Weapons discovered following the arrest of Seamus McGrane and Donal O'Coisdealbha in 2015.
Weapons discovered following the arrest of Seamus McGrane and Donal O'Coisdealbha in 2015. Weapons discovered following the arrest of Seamus McGrane and Donal O'Coisdealbha in 2015.

VETERAN republican Seamus McGrane has been a staunch opponent of the current peace process, having split from the Provisional IRA in 1997 in opposition to the Sinn Féin strategy.

Along with Michael McKevitt, he was at a meeting in a remote farmhouse near Oldcastle in Co. Meath in November, 1997 when the Real IRA was formed.

McKevitt who was 'Quartermaster General', was believed to have taken a large stash of the Provos weapons arsenal with him and McGrane was appointed 'Director of Training' for the new dissident organisation, teaching young recruits with no former paramilitary experience.

He had a previous conviction of IRA membership dating back to 1976. His conviction for directing terrorism is only the second time anyone has been convicted of that charge in the Republic, McKevitt being the first.

In Northern Ireland only UDA leader Johnny Adair has been successfully convicted of the offence.
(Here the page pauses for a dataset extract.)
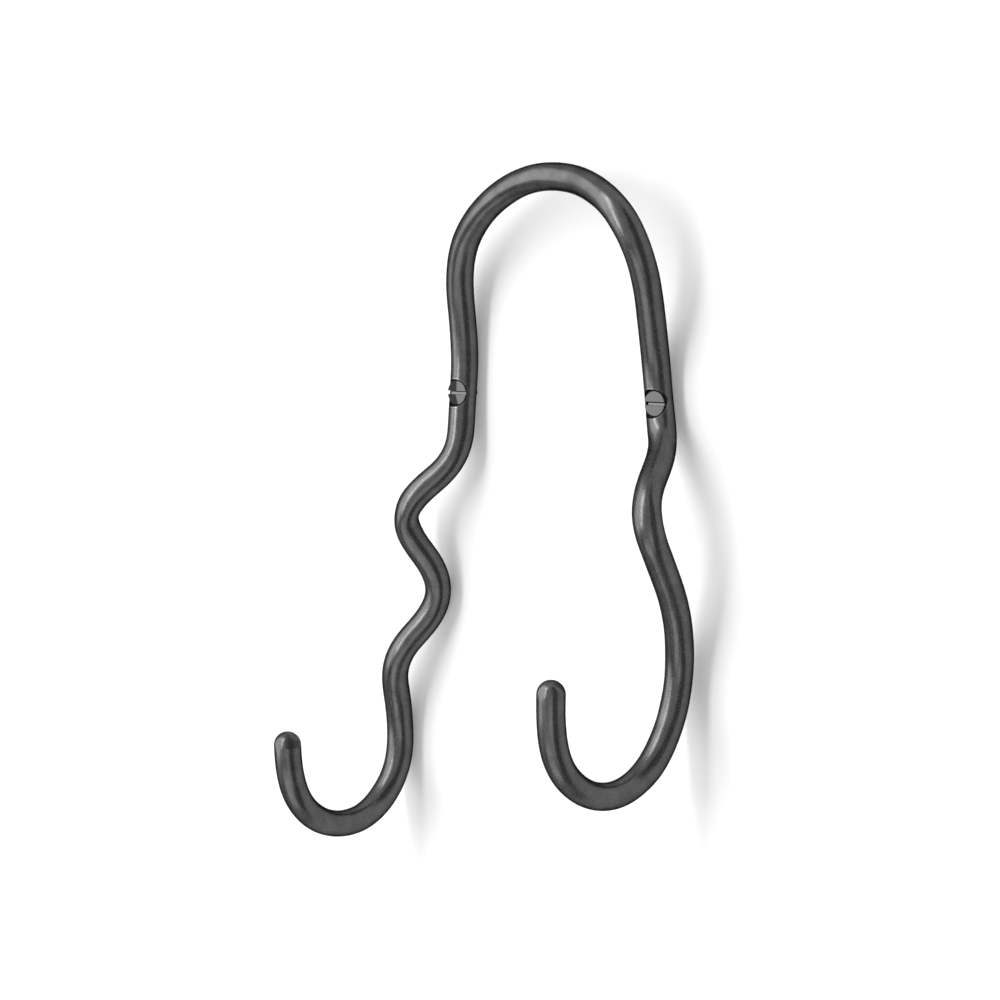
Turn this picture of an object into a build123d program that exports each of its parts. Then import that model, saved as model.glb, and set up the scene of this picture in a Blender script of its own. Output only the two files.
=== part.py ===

During a Real IRA training session at a remote farm near Stamullen in Co Meath in October, 1999, the Garda, Emergency Response Unit swooped on the premises arresting a group of ten men in an underground cellar.

Among them a then teenage Alan Ryan, the Real IRA leader who was shot dead in Dublin in 2012, as part of a feud with a drug dealing gang.

An assault rifle, a sub-machine gun, a pistol and a rocket launcher and ammunition were also recovered from the cellar.

McGrane was jailed for four years by the Special Criminal Court in 2001 in relation to the training camp.

In 2009 he formed the group known as Oglaigh na hEireann (ONH) taking with him a number of seasoned South Armagh bomb makers.

The group quickly became the most active of the armed dissident groups, involved in bombings and numerous paramilitary style shootings.

His co accused Donal O'Coisdealbha was a significant recruit for Oglaigh na hEireann as he was previously unknown to police.

His stepfather, James Monaghan, was one of the so called Colombia Three who was arrested in Colombia in 2001, convicted of training FARC guerillas in bomb making and who fled to Ireland in 2004.

O'Coisdealbha was considered an asset because of his clean record and technical expertise as a trained engineer.

Since being sentenced last year to five and a half years in prison, O'Coisdealbha is on the landing in Portlaoise Prison reserved for the so called New IRA and is being looked after by that organisation's prisoners group.